Neither scandal was a slam dunk – it took major strategizing and cunning to get both of them into print. In the Christy case, any reporter would reasonably ask, why now? The man is geriatric (so much so that it’s impossible to confirm his exact age) and he’s been in the studio pocket for his entire career. In the Sullivan case, the difficulty should have been getting anyone with a lawyer to publish such unconfirmed stuff. (Yes, Sullivan more or less confirmed it, but not until it was all over the place.)

Weeks ago, editors at some of the publications Sullivan worked for received e-mails directing them to Sullivan’s bareback Web pages, which created the effect, when those publications didn’t fire him or investigate him or censure him, of a cover-up – which then became the pretext to circulate the e-mail to the media engaged in the business of monitoring the media. (When I first heard about this, the angle was about the Times’ malfeasance – the Times knew but was protecting him.) Within a few days, news of the Sullivan Web pages made it into Michael Musto’s Village Voice gossip column. Then a local throwaway gay paper, LGNY, ran a story by Sullivan antagonist Michelangelo Signorile, and also posted it on its Website. Signorile, a name brand in gay controversies (scandals, like everything else, need brand association), was keenly attuned to the process, explaining in a Web interview: “I sort of thought it would get linked and e-mailed around the gay media world. Already, everybody at the New York Times knew about this because it got to gay people there. And now that Andrew has responded, it does give more leeway to some other papers, in terms of maybe covering it from a media angle.”

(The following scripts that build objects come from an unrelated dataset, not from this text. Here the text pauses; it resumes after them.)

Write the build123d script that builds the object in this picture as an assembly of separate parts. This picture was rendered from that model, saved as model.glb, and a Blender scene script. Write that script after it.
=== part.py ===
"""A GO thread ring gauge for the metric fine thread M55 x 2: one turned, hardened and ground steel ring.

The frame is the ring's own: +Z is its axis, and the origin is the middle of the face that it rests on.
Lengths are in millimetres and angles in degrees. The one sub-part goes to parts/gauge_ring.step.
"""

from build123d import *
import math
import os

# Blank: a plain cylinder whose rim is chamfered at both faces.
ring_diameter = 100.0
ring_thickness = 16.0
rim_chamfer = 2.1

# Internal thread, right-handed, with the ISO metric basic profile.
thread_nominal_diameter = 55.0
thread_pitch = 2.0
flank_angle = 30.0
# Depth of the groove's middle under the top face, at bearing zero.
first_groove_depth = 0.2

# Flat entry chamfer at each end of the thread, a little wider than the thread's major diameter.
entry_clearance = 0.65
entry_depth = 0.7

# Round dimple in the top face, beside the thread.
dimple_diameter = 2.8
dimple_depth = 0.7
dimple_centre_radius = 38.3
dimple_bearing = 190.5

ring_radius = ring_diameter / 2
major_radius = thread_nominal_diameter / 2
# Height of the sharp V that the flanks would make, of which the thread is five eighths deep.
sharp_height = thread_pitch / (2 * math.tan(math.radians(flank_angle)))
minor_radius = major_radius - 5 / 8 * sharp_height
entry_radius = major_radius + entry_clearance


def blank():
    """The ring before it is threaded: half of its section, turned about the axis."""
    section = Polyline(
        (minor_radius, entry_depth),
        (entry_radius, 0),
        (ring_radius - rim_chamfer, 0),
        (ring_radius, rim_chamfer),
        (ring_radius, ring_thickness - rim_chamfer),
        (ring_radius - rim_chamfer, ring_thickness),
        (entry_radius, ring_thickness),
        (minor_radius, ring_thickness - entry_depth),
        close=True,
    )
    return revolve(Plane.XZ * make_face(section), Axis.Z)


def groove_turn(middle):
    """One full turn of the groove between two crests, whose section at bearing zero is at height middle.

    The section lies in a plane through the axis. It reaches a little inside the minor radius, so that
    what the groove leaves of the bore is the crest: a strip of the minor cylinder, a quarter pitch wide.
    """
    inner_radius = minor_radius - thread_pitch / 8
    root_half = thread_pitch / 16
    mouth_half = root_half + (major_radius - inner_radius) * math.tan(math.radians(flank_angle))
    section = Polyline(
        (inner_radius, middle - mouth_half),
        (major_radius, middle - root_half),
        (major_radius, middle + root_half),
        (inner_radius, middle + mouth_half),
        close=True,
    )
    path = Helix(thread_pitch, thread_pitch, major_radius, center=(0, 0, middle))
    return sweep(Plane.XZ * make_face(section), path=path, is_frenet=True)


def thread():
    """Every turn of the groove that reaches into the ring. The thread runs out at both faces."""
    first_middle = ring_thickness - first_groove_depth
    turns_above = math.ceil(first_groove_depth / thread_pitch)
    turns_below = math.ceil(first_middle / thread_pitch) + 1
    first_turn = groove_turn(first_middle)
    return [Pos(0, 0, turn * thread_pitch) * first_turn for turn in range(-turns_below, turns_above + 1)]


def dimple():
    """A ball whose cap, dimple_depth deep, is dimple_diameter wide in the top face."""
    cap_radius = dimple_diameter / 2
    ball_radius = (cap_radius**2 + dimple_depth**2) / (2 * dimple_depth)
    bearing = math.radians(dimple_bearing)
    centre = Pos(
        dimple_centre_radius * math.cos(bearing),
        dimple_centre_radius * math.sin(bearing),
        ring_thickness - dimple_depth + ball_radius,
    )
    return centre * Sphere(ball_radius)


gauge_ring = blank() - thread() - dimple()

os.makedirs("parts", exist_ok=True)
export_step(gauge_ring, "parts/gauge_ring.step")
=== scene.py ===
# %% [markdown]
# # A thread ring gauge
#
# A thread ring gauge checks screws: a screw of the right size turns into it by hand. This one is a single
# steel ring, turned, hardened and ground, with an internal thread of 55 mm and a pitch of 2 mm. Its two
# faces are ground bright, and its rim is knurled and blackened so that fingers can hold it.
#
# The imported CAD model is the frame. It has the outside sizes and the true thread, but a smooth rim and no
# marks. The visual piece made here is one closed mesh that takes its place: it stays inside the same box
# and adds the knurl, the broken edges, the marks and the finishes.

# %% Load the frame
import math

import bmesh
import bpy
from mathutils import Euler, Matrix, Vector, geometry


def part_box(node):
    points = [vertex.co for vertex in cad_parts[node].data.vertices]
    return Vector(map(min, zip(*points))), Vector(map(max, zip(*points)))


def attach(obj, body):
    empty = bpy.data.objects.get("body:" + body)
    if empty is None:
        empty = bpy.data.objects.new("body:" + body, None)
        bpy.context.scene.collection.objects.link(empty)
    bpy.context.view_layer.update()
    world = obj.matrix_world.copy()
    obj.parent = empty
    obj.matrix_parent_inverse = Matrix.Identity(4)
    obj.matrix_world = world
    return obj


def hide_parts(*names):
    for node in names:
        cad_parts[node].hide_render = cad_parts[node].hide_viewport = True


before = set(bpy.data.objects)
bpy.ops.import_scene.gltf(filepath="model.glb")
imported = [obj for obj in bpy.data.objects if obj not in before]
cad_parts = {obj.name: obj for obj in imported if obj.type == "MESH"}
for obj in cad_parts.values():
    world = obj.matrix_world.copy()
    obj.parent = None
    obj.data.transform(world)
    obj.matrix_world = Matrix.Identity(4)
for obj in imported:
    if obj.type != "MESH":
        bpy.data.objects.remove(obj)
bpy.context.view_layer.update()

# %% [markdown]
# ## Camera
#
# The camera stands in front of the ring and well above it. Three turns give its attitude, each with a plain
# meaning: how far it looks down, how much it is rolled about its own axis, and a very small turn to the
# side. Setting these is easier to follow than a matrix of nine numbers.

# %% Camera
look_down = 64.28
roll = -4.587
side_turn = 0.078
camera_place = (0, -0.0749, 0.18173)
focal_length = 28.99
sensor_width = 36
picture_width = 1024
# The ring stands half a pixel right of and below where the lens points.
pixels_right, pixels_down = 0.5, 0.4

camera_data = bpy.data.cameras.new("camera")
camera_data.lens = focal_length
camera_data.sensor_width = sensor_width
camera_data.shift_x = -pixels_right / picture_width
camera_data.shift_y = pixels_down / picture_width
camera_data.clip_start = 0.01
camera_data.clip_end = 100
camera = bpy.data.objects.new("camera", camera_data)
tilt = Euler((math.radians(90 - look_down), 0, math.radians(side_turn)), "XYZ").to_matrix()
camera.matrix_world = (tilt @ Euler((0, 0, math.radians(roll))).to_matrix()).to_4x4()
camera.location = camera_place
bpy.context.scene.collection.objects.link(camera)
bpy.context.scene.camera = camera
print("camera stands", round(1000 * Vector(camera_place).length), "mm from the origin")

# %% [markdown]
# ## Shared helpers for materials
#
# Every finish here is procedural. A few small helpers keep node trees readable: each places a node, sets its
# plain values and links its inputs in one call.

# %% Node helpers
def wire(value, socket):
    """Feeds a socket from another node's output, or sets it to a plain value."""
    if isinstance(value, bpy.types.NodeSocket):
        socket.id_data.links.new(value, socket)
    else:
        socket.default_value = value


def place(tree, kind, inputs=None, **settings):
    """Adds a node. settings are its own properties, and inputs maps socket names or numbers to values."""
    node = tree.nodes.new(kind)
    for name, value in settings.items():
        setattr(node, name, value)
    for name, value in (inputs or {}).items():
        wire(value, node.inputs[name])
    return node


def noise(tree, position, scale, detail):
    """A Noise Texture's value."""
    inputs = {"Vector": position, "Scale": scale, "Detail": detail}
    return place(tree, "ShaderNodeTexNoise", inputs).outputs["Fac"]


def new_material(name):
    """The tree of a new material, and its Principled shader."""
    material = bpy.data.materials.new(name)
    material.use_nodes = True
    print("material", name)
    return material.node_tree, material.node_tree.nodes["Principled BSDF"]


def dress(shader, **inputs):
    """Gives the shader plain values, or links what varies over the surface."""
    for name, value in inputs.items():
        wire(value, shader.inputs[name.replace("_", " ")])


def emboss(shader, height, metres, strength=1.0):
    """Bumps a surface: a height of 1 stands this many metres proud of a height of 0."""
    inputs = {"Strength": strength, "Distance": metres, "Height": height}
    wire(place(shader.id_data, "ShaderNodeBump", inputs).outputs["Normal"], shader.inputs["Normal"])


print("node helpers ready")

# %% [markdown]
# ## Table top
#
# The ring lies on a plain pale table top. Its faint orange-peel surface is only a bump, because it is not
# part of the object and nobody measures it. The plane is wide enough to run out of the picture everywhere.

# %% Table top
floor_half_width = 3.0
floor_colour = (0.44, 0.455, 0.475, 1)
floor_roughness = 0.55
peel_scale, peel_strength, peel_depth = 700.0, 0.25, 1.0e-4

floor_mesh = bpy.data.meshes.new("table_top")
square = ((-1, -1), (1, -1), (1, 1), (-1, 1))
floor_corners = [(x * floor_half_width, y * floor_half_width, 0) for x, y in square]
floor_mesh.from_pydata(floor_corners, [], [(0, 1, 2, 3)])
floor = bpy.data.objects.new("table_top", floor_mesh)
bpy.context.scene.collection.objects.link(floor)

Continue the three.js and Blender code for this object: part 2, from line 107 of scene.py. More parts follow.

The Christy case broke open when a staffer at The Hollywood Reporter quit (followed by two of the paper’s editors) because the paper would not run his investigation of Christy’s conflicts (which would be, if you think about it, like a New York Times reporter expecting the Times to run a story investigating, say, Maureen Dowd). The Hollywood Reporter’s refusal to print the story promptly became the story. The reporter in question was then hired by Inside.com, a competitor of The Hollywood Reporter, which then published the story not merely as a scandal story but as a media-business story.

Still, up until this moment, you have a gay-press story (such stories seldom make it to the straight press), and a Hollywood business story (most don’t leave Hollywood). The transforming element was the linking of each of these stories on Romenesko’s MediaNews. Romenesko, because all he does is link, has come to be thought of as the ultimate honest broker. What’s more, because his site is targeted at the media industry, it is, effectively, wire-service-like in its reach. Once posted here, the scandals were airborne.

Of course, because we are the media and we understand both the figures in the scandal and the operation of the scandal, nobody is really shocked. It’s scandal, but nobody is scandalized. It’s ritualized. It’s something close to parliamentarian maneuvering. It’s procedural. It’s blocking, it’s checking. It’s basic, close-quarter back-stabbing. It’s a communist cell, or a college English department. It’s backroom stuff carried out in public – with the public itself being irrelevant to the dispute and uninterested in it. It’s a media thing. We’re on some meta level of hypocrisy.

Still, the question is whether Andrew Sullivan and George Christy should be punished. And what exactly are they being punished for?

They embarrass us, I suppose is the point.